12. Ci impegniamo a condividere la nostra vita, nella carità pastorale, con i nostri fratelli in Cristo, sacerdoti, religiosi e laici, perché il nostro ministero costituisca un vero servizio; così:

• ci sforzeremo di "rivedere la nostra vita" con loro;

• cercheremo dei collaboratori per essere più animatori secondo lo Spirito che capi secondo il mondo;

• cercheremo di farci il più umanamente possibile presenti, di essere accoglienti…

• ci mostreremo aperti a tutti, qualsiasi sia la loro religione. Cf. Mc 8,34s; At 6,1-7; 1Tim 3,8-10.

Tornati alle nostre rispettive diocesi, faremo conoscere ai fedeli delle nostre diocesi la nostra risoluzione, pregandoli di aiutarci con la loro comprensione, il loro aiuto e le loro preghiere.

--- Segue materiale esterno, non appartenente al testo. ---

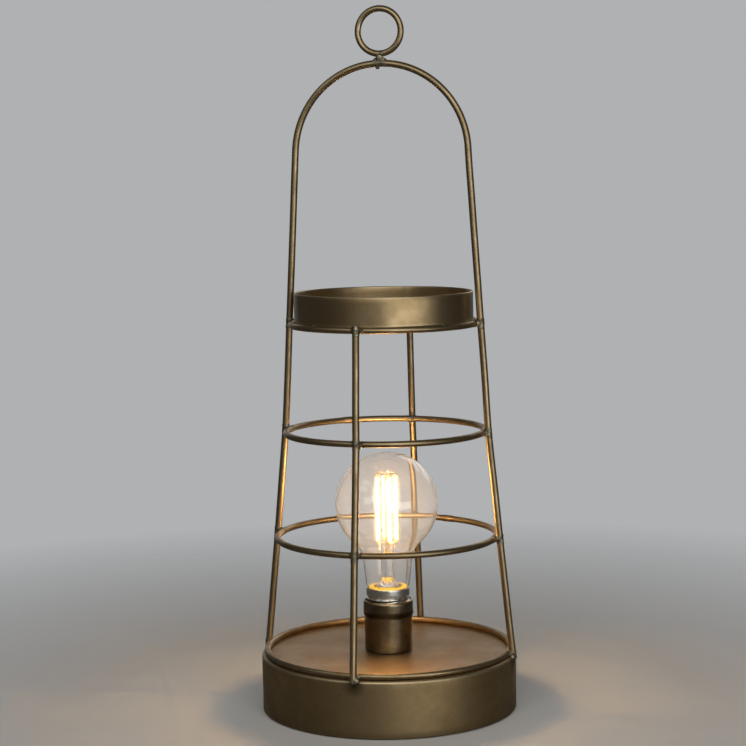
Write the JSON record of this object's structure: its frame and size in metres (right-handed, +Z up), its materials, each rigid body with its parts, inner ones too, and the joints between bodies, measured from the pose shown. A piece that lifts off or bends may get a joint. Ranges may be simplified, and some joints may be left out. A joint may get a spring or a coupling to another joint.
{
  "type": "lantern table lamp",
  "caption": "Table lamp shaped like a lantern: a drum base, a tapering wire cage with hoops, a crown band, a tall arch with a hanging ring, and a screw-in filament lamp.",
  "frame": {"origin": "middle of the footprint, on the surface that the lamp stands on", "axes": "+Z up; the front leg stands on -Y, and the arch with its two legs lies in the XZ plane"},
  "size_m": [0.1552, 0.1552, 0.4102],
  "materials": {
    "aged_brass": "aged brass lacquer over steel, satin",
    "weld_metal": "lacquered weld bead, satin, slightly paler",
    "holder_bronze": "dark bronze lacquer, satin",
    "cover_black": "matt black powder coat",
    "zinc_steel": "bright zinc plate",
    "pad_foam": "black foam rubber, matt",
    "grommet_rubber": "black moulded rubber, matt",
    "carrier_ceramic": "white glazed ceramic",
    "contact_brass": "bare brass strip",
    "cap_nickel": "nickel plated brass, satin",
    "insulator_black": "black glass insulator, glossy",
    "bulb_glass": "clear thin glass",
    "stem_glass": "clear glass",
    "lead_wire": "drawn nickel-iron wire",
    "filament_coat": "yellow phosphor coat, lit from within",
    "driver_yellow": "yellow moulded disc, satin"
  },
  "bodies": {
    "lamp_frame": {"arch_leg_wire": "aged_brass", "back_leg_wire": "aged_brass", "base_pan": "aged_brass", "base_rim_wire": "aged_brass", "bottom_cover": "cover_black", "centre_contact": "contact_brass", "contact_carrier": "carrier_ceramic", "cover_brackets": "zinc_steel", "cover_screws": "zinc_steel", "crown_band": "aged_brass", "crown_band_tacks": "weld_metal", "crown_ring_welds": "weld_metal", "crown_ring_wire": "aged_brass", "earth_tag": "contact_brass", "foot_pads": "pad_foam", "foot_welds": "weld_metal", "front_leg_wire": "aged_brass", "hanging_ring": "aged_brass", "hanging_ring_weld": "weld_metal", "holder_shell": "holder_bronze", "inlet_grommet": "grommet_rubber", "lock_washer": "zinc_steel", "lower_hoop": "aged_brass", "lower_hoop_welds": "weld_metal", "nipple_nuts": "zinc_steel", "side_contact": "contact_brass", "terminal_blocks": "contact_brass", "terminal_screws": "zinc_steel", "threaded_nipple": "zinc_steel", "upper_hoop": "aged_brass", "upper_hoop_welds": "weld_metal"},
    "bulb_lift": {"cap_tip_contact": "contact_brass"},
    "bulb": {"glass_envelope": "bulb_glass", "glass_stem": "stem_glass", "stem_lead_wires": "lead_wire", "filaments": "filament_coat", "filament_top_ring": "lead_wire", "driver_disc": "driver_yellow", "cap_shell": "cap_nickel", "cap_insulator": "insulator_black"}
  },
  "joints": [
    {"name": "bulb_rise", "type": "slide", "parent": "lamp_frame", "child": "bulb_lift", "axis": [0, 0, 1], "range_m": [0, 0.0091]},
    {"name": "bulb_turn", "type": "hinge", "parent": "bulb_lift", "child": "bulb", "pos_m": [0, 0, 0.05], "axis": [0, 0, 1], "range_deg": [0, 900]}
  ],
  "couplings": [
    {"joint": "bulb_rise", "follows": "bulb_turn", "m_per_rad": 0.00057757}
  ]
}
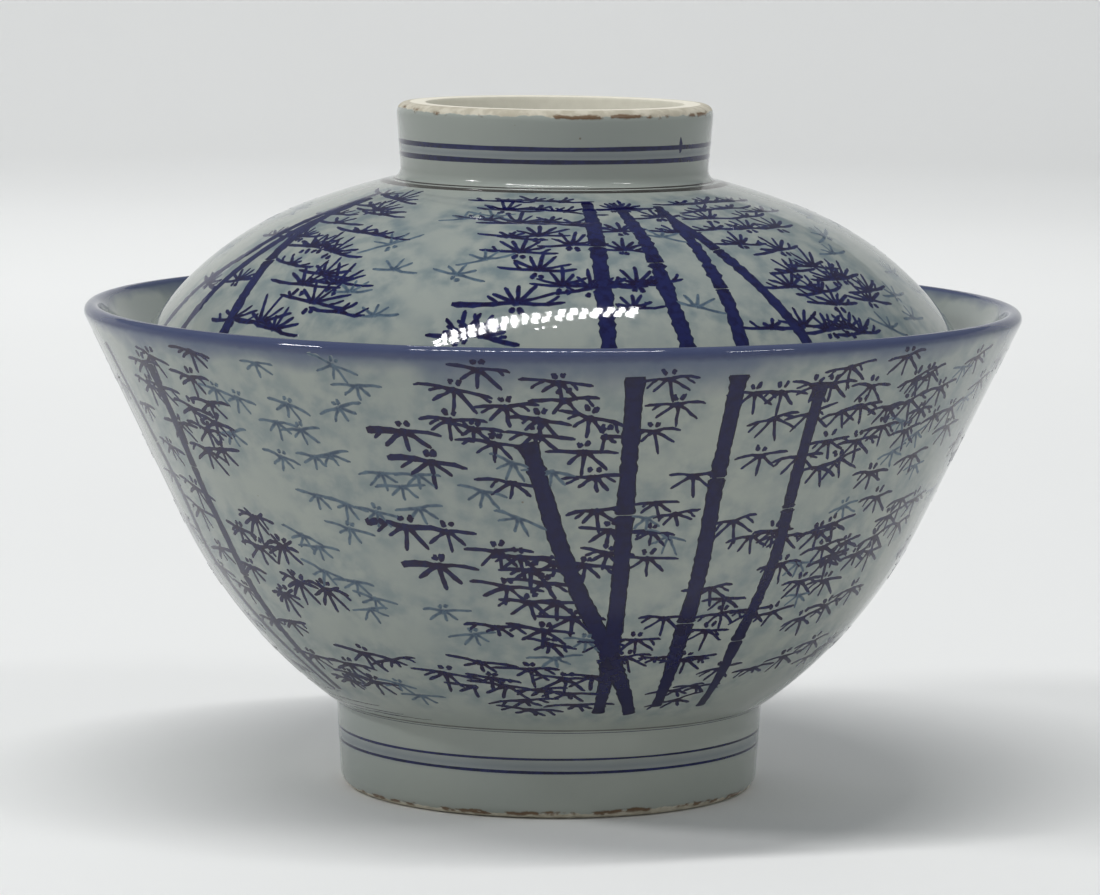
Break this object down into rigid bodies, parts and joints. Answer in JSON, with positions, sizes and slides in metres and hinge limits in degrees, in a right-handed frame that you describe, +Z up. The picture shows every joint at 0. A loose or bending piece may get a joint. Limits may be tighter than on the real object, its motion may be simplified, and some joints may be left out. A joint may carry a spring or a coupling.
{
  "type": "covered rice bowl",
  "caption": "Flared porcelain rice bowl on a turned foot ring, with a loose domed lid that sits inside the lip and lifts off by its ring knob; blue bamboo print.",
  "frame": {"origin": "centre of the foot ring's tread, on the surface that the bowl stands on", "axes": "+Z up along the axis that both pieces are turned about; -Y faces the print's grove of four stems"},
  "size_m": [0.12, 0.12, 0.088],
  "materials": {
    "porcelain_glaze": "clear, slightly grey-green feldspar glaze over white porcelain, glossy, with faint waves and pinholes",
    "cobalt_print": "underglaze cobalt printed bamboo, lines and lip band, covered by the same glossy glaze",
    "bare_porcelain": "unglazed, wiped porcelain biscuit on the two treads, matt, with iron-brown kiln stains"
  },
  "bodies": {
    "bowl": {"bowl": "porcelain_glaze"},
    "lid": {"lid": "porcelain_glaze"}
  },
  "joints": [
    {"name": "lid_lift", "type": "slide", "parent": "bowl", "child": "lid", "axis": [0, 0, 1], "range_m": [0, 0.08]}
  ]
}
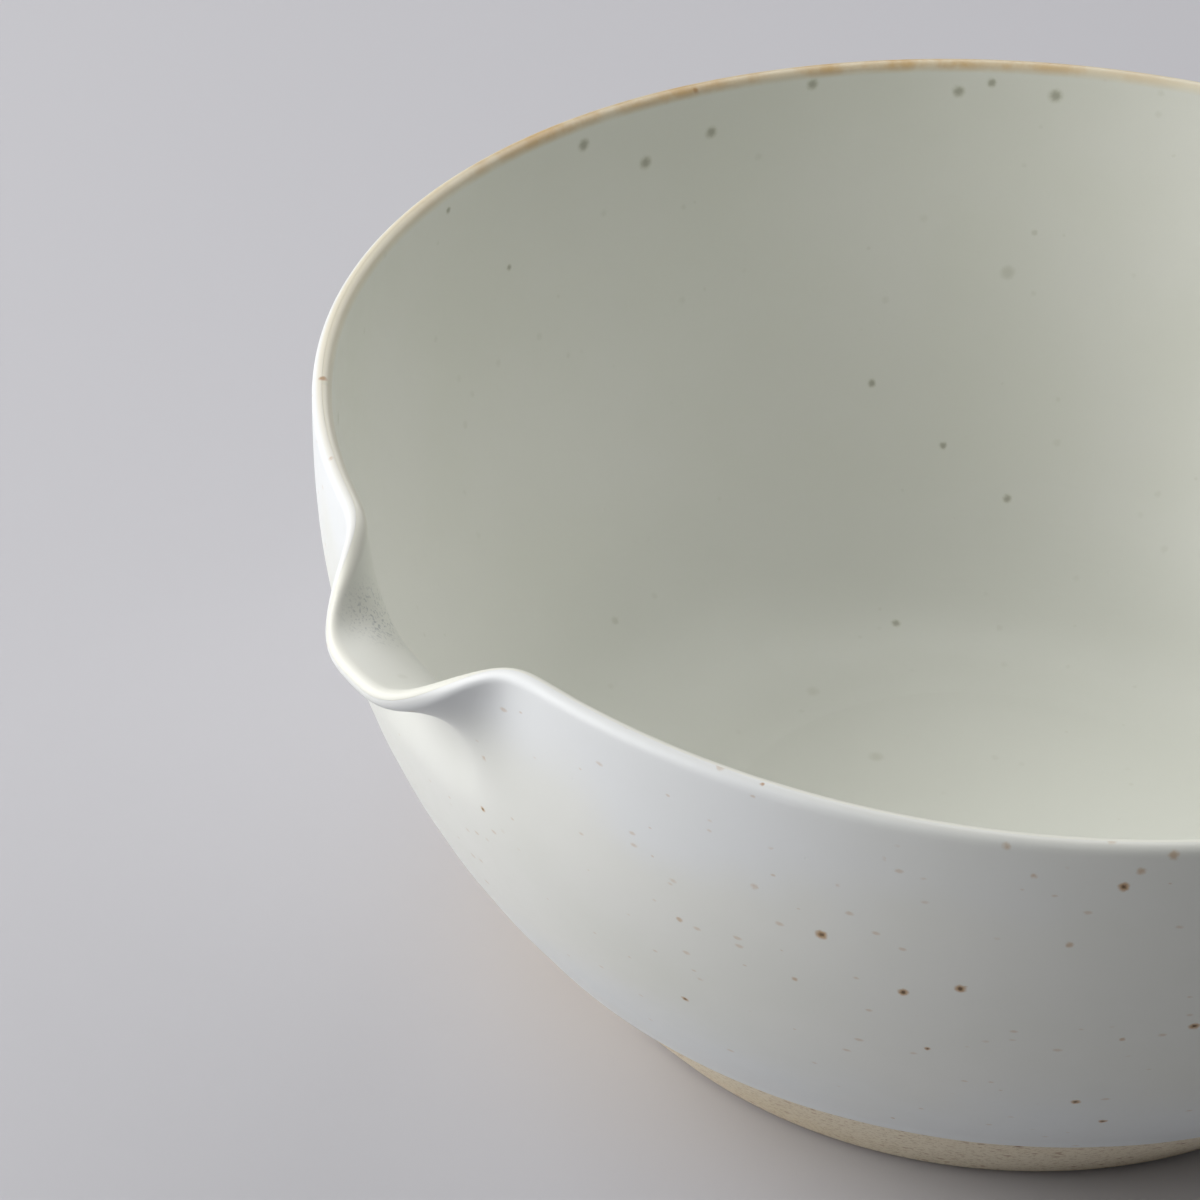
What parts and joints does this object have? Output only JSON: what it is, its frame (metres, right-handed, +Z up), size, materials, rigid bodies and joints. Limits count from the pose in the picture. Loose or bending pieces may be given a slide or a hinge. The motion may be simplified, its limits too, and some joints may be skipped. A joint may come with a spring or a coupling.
{
  "type": "stoneware pouring bowl",
  "caption": "Round thrown stoneware bowl with a small pulled pouring lip, pale speckled satin glaze inside and out, and a bare trimmed clay foot.",
  "frame": {"origin": "on the bowl's axis, in the plane of the foot ring that it stands on", "axes": "+Z up along the bowl's axis; the pulled lip points along -Y; +X is to the right of someone who faces the lip from outside"},
  "size_m": [0.25, 0.2598, 0.11],
  "materials": {
    "bare_clay": "unglazed, fine sandy grain with rusty brown specks",
    "liner_glaze": "satin glaze, greenish grey white, a few soft iron specks",
    "outer_glaze": "satin glaze, cool white, fine brown iron specks"
  },
  "bodies": {
    "root": {"stoneware_body": "bare_clay", "liner_glaze": "liner_glaze", "outer_glaze": "outer_glaze"}
  },
  "joints": []
}
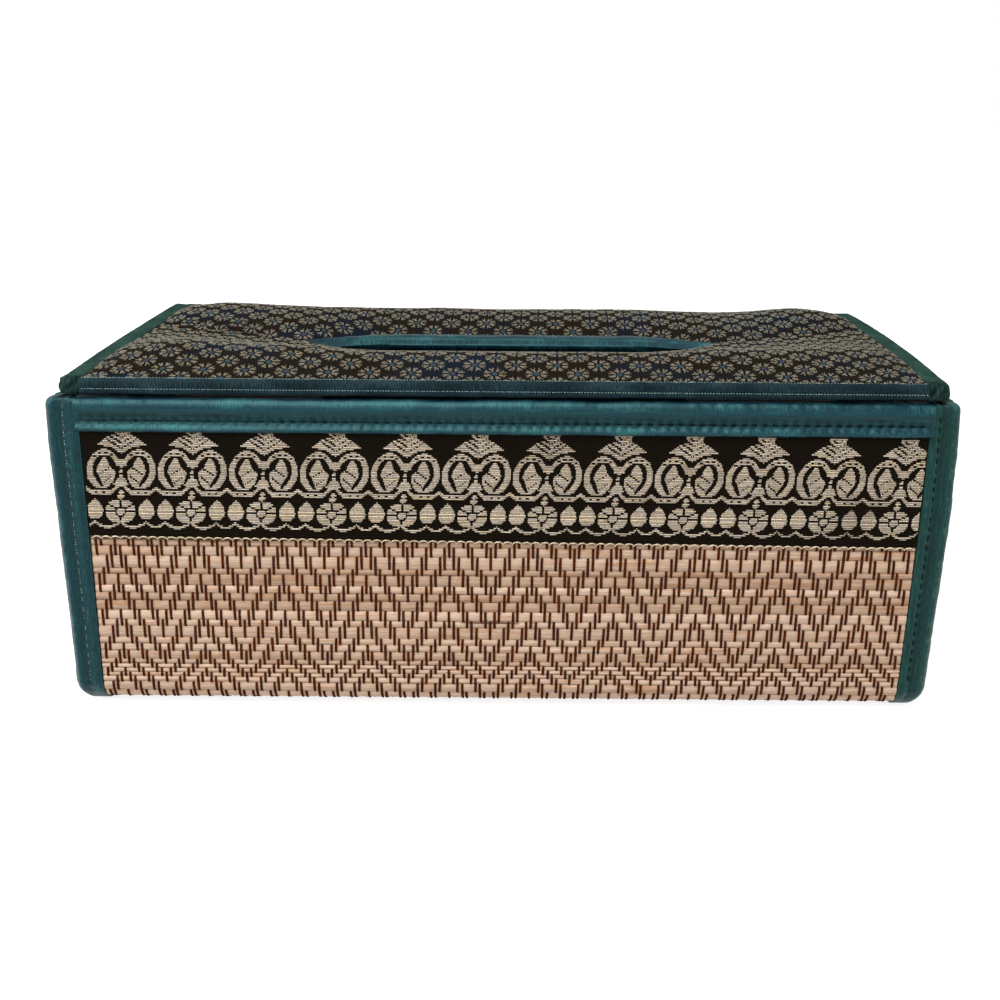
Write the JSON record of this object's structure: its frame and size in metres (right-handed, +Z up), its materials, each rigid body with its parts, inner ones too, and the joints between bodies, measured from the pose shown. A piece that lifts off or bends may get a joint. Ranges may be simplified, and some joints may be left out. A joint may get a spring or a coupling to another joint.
{
  "type": "tissue box cover",
  "caption": "Rectangular tissue box cover of fabric-bound board and reed matting, with a padded slotted lid hinged along the back.",
  "frame": {"origin": "centre of the underside, on the surface the cover stands on", "axes": "+X along the length towards the right end, -Y out of the front, +Z up"},
  "size_m": [0.25, 0.125, 0.103],
  "materials": {
    "card_board": "matt grey-brown pasteboard",
    "reed_mat": "split reeds laid flat and bound with dark red-brown thread, low sheen",
    "silver_brocade": "jacquard ribbon, silver-beige metallic weft on near-black ground",
    "flower_brocade": "jacquard cloth, cream flowers on near-black navy ground",
    "teal_satin": "glossy satin ribbon, teal blue",
    "green_satin": "glossy satin ribbon, dark green",
    "slate_satin": "low-sheen ribbon, slate teal",
    "lining_cloth": "plain black lining cloth, matt",
    "hook_tape": "hook tape, black",
    "loop_tape": "loop tape, black",
    "foam": "open foam wadding, pale cream"
  },
  "bodies": {
    "case": {"front_board": "card_board", "base_board": "card_board", "back_board": "card_board", "left_end_board": "card_board", "right_end_board": "card_board", "wrap_reed_mat": "reed_mat", "left_end_reed_mat": "reed_mat", "right_end_reed_mat": "reed_mat", "front_brocade_band": "silver_brocade", "back_brocade_band": "silver_brocade", "left_brocade_band": "silver_brocade", "right_brocade_band": "silver_brocade", "front_rim_binding": "teal_satin", "left_rim_binding": "teal_satin", "right_rim_binding": "teal_satin", "back_rim_facing": "lining_cloth", "left_edge_binding": "teal_satin", "right_edge_binding": "teal_satin", "wrap_lining": "lining_cloth", "left_end_lining": "lining_cloth", "right_end_lining": "lining_cloth", "rim_left_hook_tape": "hook_tape", "rim_right_hook_tape": "hook_tape", "hinge_fabric": "flower_brocade"},
    "lid": {"lid_board": "card_board", "lid_padding": "foam", "lid_cover": "flower_brocade", "lid_lining": "lining_cloth", "lid_front_binding": "slate_satin", "lid_left_binding": "green_satin", "lid_right_binding": "green_satin", "slot_binding": "teal_satin", "lid_left_loop_tape": "loop_tape", "lid_right_loop_tape": "loop_tape"}
  },
  "joints": [
    {"name": "lid_hinge", "type": "hinge", "parent": "case", "child": "lid", "pos_m": [0, 0.0625, 0.0938], "axis": [-1, 0, 0], "range_deg": [0, 180], "deforming": ["hinge_fabric"]}
  ]
}
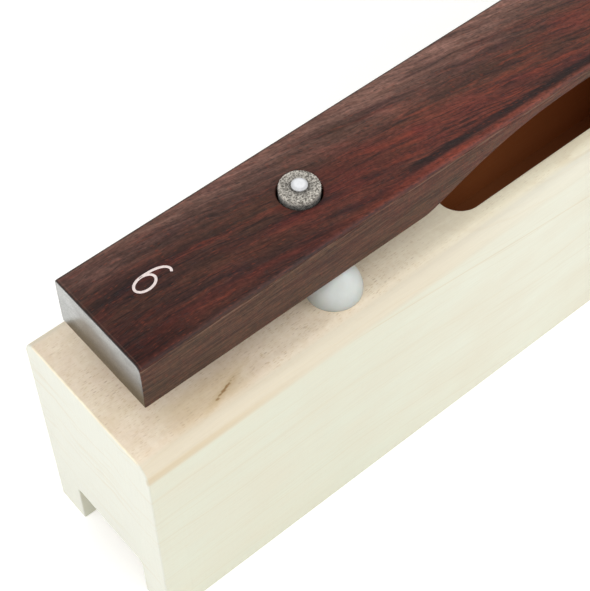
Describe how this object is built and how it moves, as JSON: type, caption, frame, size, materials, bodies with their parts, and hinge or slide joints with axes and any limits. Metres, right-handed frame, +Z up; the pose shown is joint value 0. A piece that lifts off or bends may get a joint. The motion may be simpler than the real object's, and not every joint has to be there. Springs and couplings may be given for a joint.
{
  "type": "resonator bar",
  "caption": "Tuned wooden sound bar lying on rubber buffers and felt-covered pins over a hollow wooden resonator box with a rounded mouth.",
  "frame": {"origin": "on the table, under the middle of the resonator box", "axes": "+X along the sound bar, +Y across it, +Z up from the table to the bar"},
  "size_m": [0.368, 0.061, 0.1278],
  "materials": {
    "rosewood": "oiled dark red-brown rosewood with fine grain along the bar, slightly glossy",
    "box_wood": "pale cream hardwood with a thin matt lacquer",
    "bottom_panel": "pale plywood, sanded and unvarnished",
    "white_rubber": "smooth cool white rubber, satin",
    "felt": "dense mottled grey-beige felt",
    "pin_metal": "bright plated nail steel"
  },
  "bodies": {
    "box": {"top_board": "box_wood", "side_wall_near": "box_wood", "side_wall_far": "box_wood", "end_wall_left": "box_wood", "end_wall_right": "box_wood", "bottom_board": "bottom_panel", "pin_rail_left": "box_wood", "pin_rail_right": "box_wood", "pin_left": "pin_metal", "pin_right": "pin_metal", "felt_bush_left": "felt", "felt_bush_right": "felt", "buffer_left_near": "white_rubber", "buffer_left_far": "white_rubber", "buffer_right_near": "white_rubber", "buffer_right_far": "white_rubber"},
    "bar": {"sound_bar": "rosewood"}
  },
  "joints": [
    {"name": "bar_lift", "type": "slide", "parent": "box", "child": "bar", "axis": [0, 0, 1], "range_m": [0, 0.03]}
  ]
}
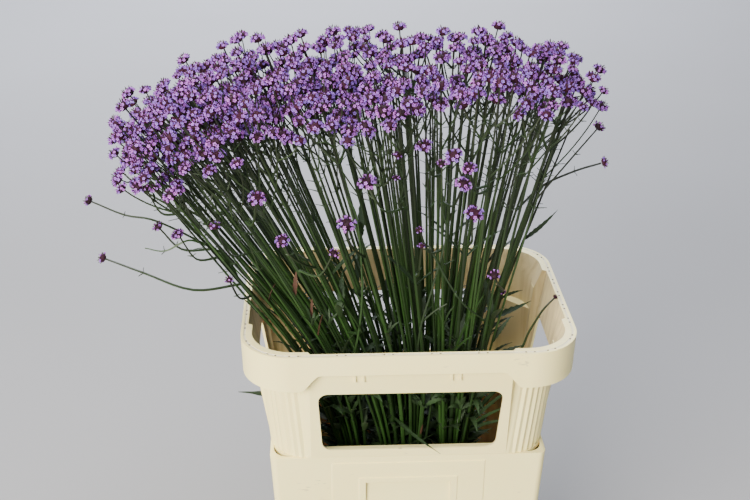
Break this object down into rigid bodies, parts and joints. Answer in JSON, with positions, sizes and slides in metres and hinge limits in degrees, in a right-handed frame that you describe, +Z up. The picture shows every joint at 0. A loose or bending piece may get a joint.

Ci aiuti Dio ad essere fedeli.

 

Leggendo questo testo notiamo la sua attualità anche se qualche espressione riflette chiaramente le circostanze e preoccupazioni proprie di quel tempo. Oggi si è aggiunto in modo impellente il tema della Cura della Casa Comune, per esempio, che era assente allora. Quanto di questo spirito è arrivato nella vita della nostra Chiesa di Napoli? Vediamo come papa Francesco incarna e porta avanti questo spirito evangelico di una Chiesa povera per i poveri. 

Un bel esercizio potrebbe essere di andare a leggere tutte le citazioni che i Padri firmatari hanno messo a sostegno di ciascuno dei punti del loro impegno.